History
Nikkō Station opened on 1 August 1890 as the terminus of a branch line built by the private Nippon Railway. The opening ceremony was attended by Prince Komatsu Akihito. Nationalised on 1 November 1906, the line became part of the Nikkō Line under the 1909 line-naming reform. The current second-generation Neo-Renaissance half-timber wooden station building was completed in August 1912; in 2012 research by a local historian identified the designer as Akashi Torao, then a technical assistant at the Railway Bureau. Electrification was completed on 22 September 1959. After privatisation of JNR on 1 April 1987 the station passed to JR East, and the building was selected for the Kantō Station Hundred in 1997. A renovation undertaken between 2016 and March 2017 prepared the station for the new Train Suite Shiki-shima service.
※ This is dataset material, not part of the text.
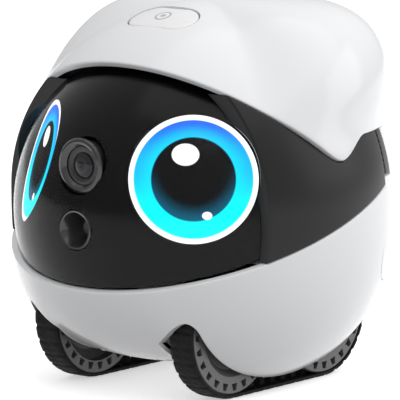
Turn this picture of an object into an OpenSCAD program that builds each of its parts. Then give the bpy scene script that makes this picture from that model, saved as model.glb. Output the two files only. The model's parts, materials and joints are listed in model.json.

The station serves Nikkō City in Tochigi Prefecture, 40.5 kilometres from Utsunomiya.
History summarized from Japanese & English Wikipedia · last reviewed 2026-05-18.
Notes
The station building's interior preserves a Royal Waiting Room (kihinshitsu) of about 40 square metres fitted with a chandelier and a marble fireplace; on the upper floor, a former first-class waiting room called the White Room is now open as a station gallery.